Is Klaviyo necessary for Shopify cross-channel campaigns? Klaviyo is the dominant email/SMS platform for Shopify DTC in 2026 because of its native Shopify integration and segmentation depth. You can run cross-channel campaigns with alternatives (Omnisend, Drip), but Klaviyo's revenue attribution and flow triggers are tighter with Shopify than any competitor at this scale.

What's the biggest mistake DTC brands make in cross-channel campaigns? Running channels in silos with no shared calendar and no unified attribution. Each channel owner optimizes for their own metric, the customer experience fragments, and budget decisions get made on platform-reported data that inflates every channel's contribution.

How do you measure a cross-channel campaign's success on Shopify? Set a revenue target before launch (specific dollar amount or percentage lift over a baseline period) and measure it against Shopify order data, not platform dashboards. Secondary metrics: new customer acquisition rate, email list growth, and CPA by channel. Review within 72 hours of campaign close.

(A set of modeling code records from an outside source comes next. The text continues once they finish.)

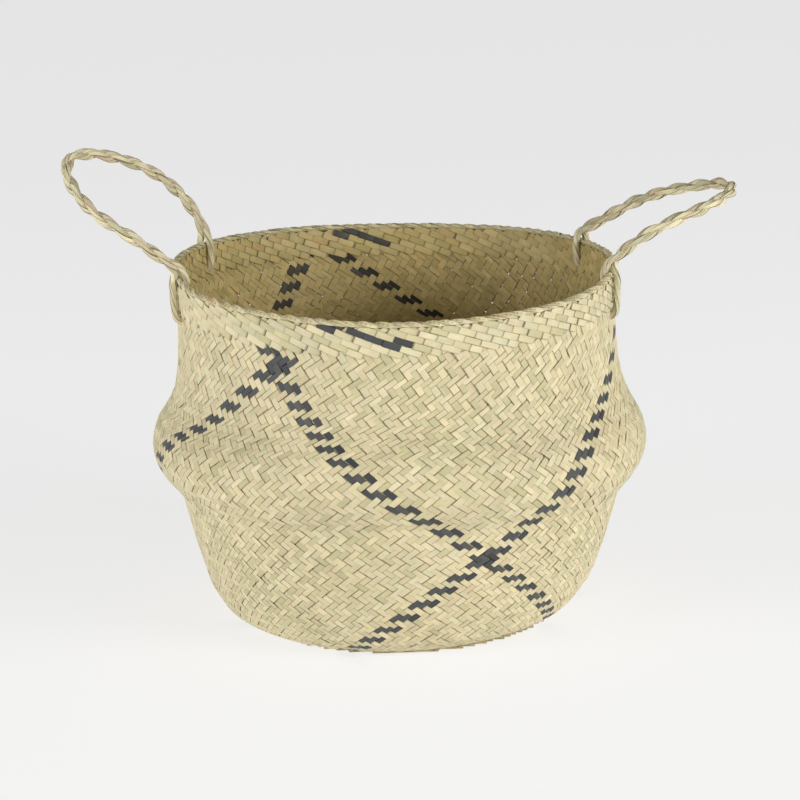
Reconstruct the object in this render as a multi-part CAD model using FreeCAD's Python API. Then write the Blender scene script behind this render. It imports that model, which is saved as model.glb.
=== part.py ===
import FreeCAD, Part
import math
import os

Vector = FreeCAD.Vector
ORIGIN = Vector(0, 0, 0)
UP = Vector(0, 0, 1)

# ---------------------------------------------------------------- driving dimensions, mm
# The basket stands on z = 0 with its axis on Z. The handles are near -X and +X, and the
# outlines below are of the outer surface, as (radius, height).
base_radius = 134.0            # the flat bottom
corner_radius = 153.0          # where the bottom has turned up into the side
corner_height = 13.0
lower_radius = 176.0           # side of the lower half, halfway up
lower_height = 68.0
crease_radius = 187.0          # the fold under the belly
crease_height = 116.0
belly_radius = 210.0           # the widest ring
belly_height = 156.0
underside_radius = 203.0       # the belly's underside, and its top above the same radius
underside_drop = 23.0
shoulder_radius = 191.5        # where the belly has turned back into the upper side
shoulder_height = 199.0
neck_radius = 185.0            # the narrowest ring of the upper side
neck_height = 236.0
rim_radius = 187.0             # outside of the plaited edge
rim_height = 292.0             # top of the plaited edge
collar_slope = 0.04            # how much the rim leans outwards: radius per height

wall = 2.6                     # two layers of plaited strips
seam_clearance = 0.2           # bottom to side
fold_clearance = 0.6           # lower half to upper half at the crease
fold_overlap = 5.0             # how far the upper half hangs down past the crease

plait_cover = 0.2              # how far the plaited edge stands out over the rim bands
band_height = 22.0             # strips turned down over the rim, outside and inside
band_wall = 1.3
band_clearance = 0.2           # band to wall, and band to plaited edge

strand_radius = 2.3            # one of the two strands of a handle's rope
strand_clearance = 0.1         # strand to plaited edge
eyelet_clearance = 0.5         # strand to the eyelet that it passes through
eyelet_gap = 1.0               # rim band to eyelet
rope_radius = 4.8              # the two strands twisted together
rope_clearance = 2.0           # rope end to the strand loop that it grows from

# Where each rope leaves the rim: angle about Z from +X, in degrees
leg_angles = {
    "left_front": 198.0, "left_back": 150.5,
    "right_front": -15.5, "right_back": 28.5,
}

# A rope's route between its two legs. Along: share of half the distance between the legs,
# from the front leg at -1 to the back leg at +1. Outwards and upwards: mm from the hinge line.
left_route = [
    (-1.08, 12, 18), (-1.15, 26, 32), (-1.18, 45, 45), (-1.11, 65, 57), (-0.93, 82, 71),
    (-0.65, 95, 85), (-0.33, 96, 95), (-0.01, 80, 93), (0.26, 60, 84), (0.50, 40, 71),
    (0.68, 24, 55), (0.82, 13, 38), (0.93, 4, 19),
]
right_route = [
    (-1.14, 11, 13), (-1.23, 27, 26), (-1.25, 51, 37), (-1.17, 78, 45), (-0.94, 99, 50),
    (-0.67, 110, 53), (-0.37, 104, 54), (-0.05, 86, 48), (0.25, 65, 41), (0.50, 45, 31),
    (0.72, 27, 18), (0.86, 14, 8),
]

# ---------------------------------------------------------------- what follows from them
plait_radius = wall / 2 + band_clearance + band_wall + plait_cover
plait_height = rim_height - plait_radius
plait_circle = rim_radius - plait_radius            # also the middle of the wall up there
band_top = rim_height - 2 * plait_radius - band_clearance
band_bottom = band_top - band_height
eyelet_radius = strand_radius + eyelet_clearance
eyelet_height = band_bottom - eyelet_gap - eyelet_radius
collar_height = eyelet_height - 2 * eyelet_radius   # above it the wall is straight


def collar_radius(height):
    """Radius of the middle of the wall, where the wall is straight."""
    return plait_circle + collar_slope * (height - plait_height)


# ---------------------------------------------------------------- profiles in the XZ plane
def rz(radius, height):
    return Vector(radius, 0, height)


def moved_inwards(points, thickness):
    moved = []
    for i, point in enumerate(points):
        along = points[min(i + 1, len(points) - 1)] - points[max(i - 1, 0)]
        along.normalize()
        moved.append(point + Vector(-along.z, 0, along.x) * thickness)
    return moved


def smooth_edge(points):
    curve = Part.BSplineCurve()
    curve.interpolate(points)
    return curve.toShape()


def ring_from(edges):
    """A closed outline in the XZ plane, turned once about Z."""
    face = Part.Face(Part.Wire(Part.__sortEdges__(edges)))
    return face.revolve(ORIGIN, UP, 360)


def skin_between(outer, inner):
    """A ring between two rows of points, each joined smoothly."""
    ends = [Part.makeLine(outer[0], inner[0]), Part.makeLine(outer[-1], inner[-1])]
    return ring_from([smooth_edge(outer), smooth_edge(inner)] + ends)


def straight_skin(bottom, top, inner_offset, outer_offset):
    """A ring along the straight collar, between two offsets from the wall's middle."""
    corners = []
    for height, offset in ((bottom, inner_offset), (bottom, outer_offset),
                           (top, outer_offset), (top, inner_offset)):
        corners.append(rz(collar_radius(height) + offset, height))
    return ring_from(Part.makePolygon(corners + corners[:1]).Edges)


# ---------------------------------------------------------------- the woven shell
def woven_base():
    return Part.makeCylinder(base_radius - seam_clearance, wall)


def lower_wall():
    outer = [rz(base_radius, 0), rz(corner_radius, corner_height),
             rz(lower_radius, lower_height), rz(crease_radius, crease_height)]
    inner = moved_inwards(outer, wall)
    inner[0] = rz(base_radius, wall)
    return skin_between(outer, inner)


def upper_shell():
    """The belly and the upper side in one piece, before it is divided at the shoulder."""
    fold_radius = crease_radius + fold_clearance + wall
    outer = [
        rz(fold_radius, crease_height - fold_overlap),
        rz(underside_radius, belly_height - underside_drop),
        rz(belly_radius, belly_height),
        rz(underside_radius, belly_height + underside_drop),
        rz(shoulder_radius, shoulder_height),
        rz(neck_radius, neck_height),
        rz(collar_radius(collar_height) + wall / 2, collar_height),
    ]
    inner = moved_inwards(outer, wall)
    inner[0] = rz(fold_radius - wall, crease_height - fold_overlap)
    inner[-1] = rz(collar_radius(collar_height) - wall / 2, collar_height)
    shaped = skin_between(outer, inner)
    collar = straight_skin(collar_height, band_top, -wall / 2, wall / 2)
    return shaped.fuse(collar).removeSplitter()


def slice_between(low, high):
    """A disc wider than the basket, from one height to another."""
    return Part.makeCylinder(2 * belly_radius, high - low, rz(0, low))


def belly():
    return upper_shell().common(slice_between(0, shoulder_height))


def upper_wall():
    shell = upper_shell().common(slice_between(shoulder_height, rim_height))
    for angle in leg_angles.values():
        shell = shell.cut(eyelet(angle))
    return shell


def outer_band():
    start = wall / 2 + band_clearance
    return straight_skin(band_bottom, band_top, start, start + band_wall)


def inner_band():
    start = wall / 2 + band_clearance
    return straight_skin(band_bottom, band_top, -start - band_wall, -start)


def plaited_edge():
    return Part.makeTorus(plait_circle, plait_radius, Vector(0, 0, plait_height), UP)


# ---------------------------------------------------------------- the rope handles
strand_offset = plait_radius + strand_clearance + strand_radius
lean = Vector(collar_slope, 0, 1).normalize()       # up the wall, at angle 0
across = Vector(lean.z, 0, -lean.x)                 # outwards through the wall
eyelet_distance = (plait_height - eyelet_height) / lean.z
straight_strand = eyelet_distance - strand_offset
leg_lift = strand_offset + strand_radius + rope_clearance + rope_radius


def placed(shape, angle):
    copy = shape.copy()
    copy.rotate(ORIGIN, UP, angle)
    return copy


def plait_centre():
    return rz(plait_circle, plait_height)


def eyelet(angle):
    start = plait_centre() - lean * eyelet_distance - across * 4 * wall
    return placed(Part.makeCylinder(eyelet_radius, 8 * wall, start, across), angle)


def strand_loop(angle):
    """Both strands of a rope's end: down each side of the rim, and joined through the eyelet."""
    top = plait_centre()
    bottom = top - lean * straight_strand
    sideways = lean.cross(across)
    pieces = []
    for side in (-1, 1):
        foot = bottom + across * side * strand_offset
        pieces.append(Part.makeCylinder(strand_radius, straight_strand, foot, lean))
    for centre, turn in ((top, 1), (bottom, -1)):
        section = Part.Face(Part.Wire(
            Part.makeCircle(strand_radius, centre + across * strand_offset, lean)))
        pieces.append(section.revolve(centre, sideways * -turn, 180))
    loop = pieces[0].multiFuse(pieces[1:]).removeSplitter()
    return placed(loop, angle)


def leg_point(leg):
    """Where a rope starts, just above its strand loop."""
    point = plait_centre() + lean * leg_lift
    angle = math.radians(leg_angles[leg])
    return Vector(point.x * math.cos(angle), point.x * math.sin(angle), point.z)


def hinge_line(side):
    front = leg_point(side + "_front")
    back = leg_point(side + "_back")
    return front, back


def route_points(side, route):
    front, back = hinge_line(side)
    middle = (front + back) * 0.5
    half = (back - front) * 0.5
    outwards = UP.cross(half).normalize()
    if outwards.dot(middle) < 0:
        outwards = -outwards
    points = [front]
    for along, out, up in route:
        points.append(middle + half * along + outwards * out + UP * up)
    return points + [back]


def rounded_path(points):
    """Straight runs joined by tangent arcs, each as large as its two runs allow."""
    edges = []
    last = points[0]
    for before, corner, after in zip(points, points[1:], points[2:]):
        back = before - corner
        ahead = after - corner
        trim = 0.45 * min(back.Length, ahead.Length)
        back.normalize()
        ahead.normalize()
        start = corner + back * trim
        end = corner + ahead * trim
        half_turn = (math.pi - back.getAngle(ahead)) / 2
        radius = trim / math.tan(half_turn)
        sagitta = radius * (1 / math.cos(half_turn) - 1)
        crown = corner + (back + ahead).normalize() * sagitta
        edges.append(Part.makeLine(last, start))
        edges.append(Part.Arc(start, crown, end).toShape())
        last = end
    edges.append(Part.makeLine(last, points[-1]))
    return Part.Wire(edges)


def rope(side, route):
    points = route_points(side, route)
    path = rounded_path(points)
    section = Part.Wire(Part.makeCircle(rope_radius, points[0], points[1] - points[0]))
    tube = path.makePipeShell([section], True, True)
    ends = [Part.makeSphere(rope_radius, point) for point in (points[0], points[-1])]
    radii = [edge.Curve.Radius for edge in path.Edges if hasattr(edge.Curve, "Radius")]
    print("%s rope: length %.0f, smallest arc %.0f" % (side, path.Length, min(radii)))
    print("   volume over section times length: %.3f"
          % (tube.Volume / (math.pi * rope_radius ** 2 * path.Length)))
    return tube.multiFuse(ends).removeSplitter()


# ---------------------------------------------------------------- the nodes
nodes = {
    "woven_base": woven_base(),
    "lower_wall": lower_wall(),
    "belly": belly(),
    "upper_wall": upper_wall(),
    "rim_band_outer": outer_band(),
    "rim_band_inner": inner_band(),
    "plaited_edge": plaited_edge(),
    "left_handle_rope": rope("left", left_route),
    "right_handle_rope": rope("right", right_route),
}
for leg, leg_angle in leg_angles.items():
    nodes[leg + "_strand_loop"] = strand_loop(leg_angle)

os.makedirs("parts", exist_ok=True)
for name, shape in nodes.items():
    if shape.ShapeType != "Solid" and len(shape.Solids) == 1:
        shape = shape.Solids[0]
    print("%-24s volume %9.0f  solids %d  valid %s"
          % (name, shape.Volume, len(shape.Solids), shape.isValid()))
    shape.exportStep("parts/%s.step" % name)

for side in ("left", "right"):
    front, back = hinge_line(side)
    print("%s hinge from (%.3f, %.3f, %.3f) to (%.3f, %.3f, %.3f)"
          % (side, front.x, front.y, front.z, back.x, back.y, back.z))
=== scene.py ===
"""Looks of the woven market basket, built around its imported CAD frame.

Lengths here are millimetres until a mesh is made. Angles around the basket are measured
from the front (-Y) towards the right (+X), and s is the distance up the wall along its
profile. A strip that climbs to the right as it is seen from outside has lean +1, and one
that climbs to the left has lean -1.
"""

import math

import bpy
import numpy as np
from mathutils import Matrix, Vector


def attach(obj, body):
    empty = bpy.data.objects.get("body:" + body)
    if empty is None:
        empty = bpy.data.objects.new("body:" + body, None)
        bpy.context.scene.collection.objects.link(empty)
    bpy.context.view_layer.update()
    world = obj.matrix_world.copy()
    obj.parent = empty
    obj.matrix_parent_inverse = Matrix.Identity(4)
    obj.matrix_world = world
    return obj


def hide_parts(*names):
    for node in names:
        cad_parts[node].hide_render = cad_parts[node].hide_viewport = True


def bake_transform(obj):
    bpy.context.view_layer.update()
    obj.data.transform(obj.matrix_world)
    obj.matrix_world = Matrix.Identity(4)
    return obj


MM = 0.001

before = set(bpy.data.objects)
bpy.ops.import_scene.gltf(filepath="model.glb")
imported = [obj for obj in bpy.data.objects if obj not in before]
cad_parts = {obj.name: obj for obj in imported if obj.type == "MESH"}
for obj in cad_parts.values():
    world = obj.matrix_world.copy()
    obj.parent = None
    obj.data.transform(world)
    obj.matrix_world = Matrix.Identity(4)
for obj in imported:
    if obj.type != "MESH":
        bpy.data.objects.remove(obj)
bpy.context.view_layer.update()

# ---------------------------------------------------------------- sizes
# The middle of the wall's thickness, from the inside edge of the base to the rim
PROFILE = (
    (123, 1.4), (131, 1.4), (150, 12), (164, 34), (175, 68), (182, 95), (186, 113),
    (196, 124), (206, 139), (210, 156), (206, 172), (197, 186), (190.6, 199),
    (187.0, 218), (186.3, 240), (187.0, 262), (189.0, 288),
)
# How far the front and back stand above the sides: (height, half the difference)
SADDLE = ((0, 0), (113, 8.5), (156, 9), (262, 0), (300, 0))
# How much wider the basket is from front to back than across: (height, share)
OVAL = ((0, 0), (150, 0.004), (200, 0.008), (290, 0.022))
# The belly stands higher on the left: (height, mm)
BELLY_LEFT_LIFT = ((50, 0), (100, 8), (170, 6), (205, 0))
# The bottom sits a little to the left: (height, mm)
FOOT_SHIFT = ((0, 4), (50, 0))
# The rim is a rounded oblong rather than an oval, and isn't level. In mm
RIM_SQUARENESS = 1.5
RIM_LEFT_PINCH = 0.04  # a share of its width there
RIM_LIFT = 6.0
RIM_LEFT_LIFT = 4.5
RIM_SIDE_LIFT = 4.0
RIM_BACK_LIFT = 0.8
RIM_SHAPE_FROM = 190.0  # below this height the wall has none of the rim's shape
RIM_SHAPE_FULL = 285.0

# The hand-made wall's waves, in mm. They fade out towards the bottom and the rim
WIDE_WAVE = 0.9
NARROW_WAVE = 0.6
HEIGHT_WAVE = 1.2
WAVES_FULL = 60.0
HEIGHT_WAVES_GONE = 250.0

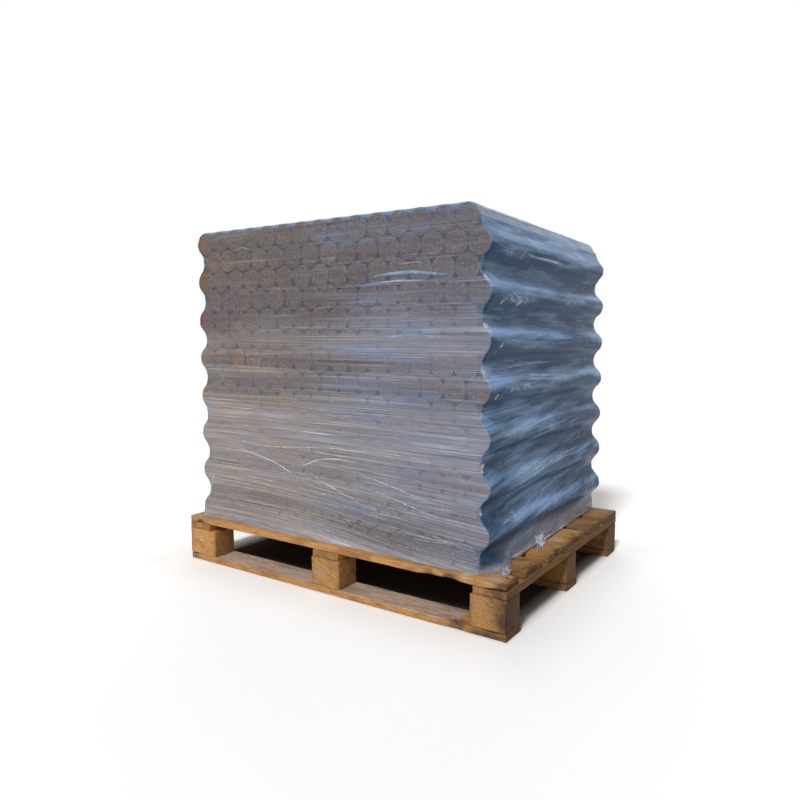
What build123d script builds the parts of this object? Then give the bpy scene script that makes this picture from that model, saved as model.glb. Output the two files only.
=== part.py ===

Can small Shopify brands run cross-channel campaigns without a big team? Yes — the process described here is designed for teams of 1–3. The constraint isn't headcount; it's planning overhead. Brands that nail a single calendar, a master brief process, and a simple UTM tagging system run effective cross-channel campaigns in 2026 with far less effort than those trying to manage it ad hoc.

One last thing

The brands that consistently outperform on Shopify cross-channel campaigns in 2026 are not running more channels — they're running fewer, better. The data from aggregated Shopify DTC campaign performance shows the biggest gains come from tightening timing (channels launching within the same hour) and fixing attribution (using Shopify revenue, not platform claims). Both of those are process fixes, not budget fixes.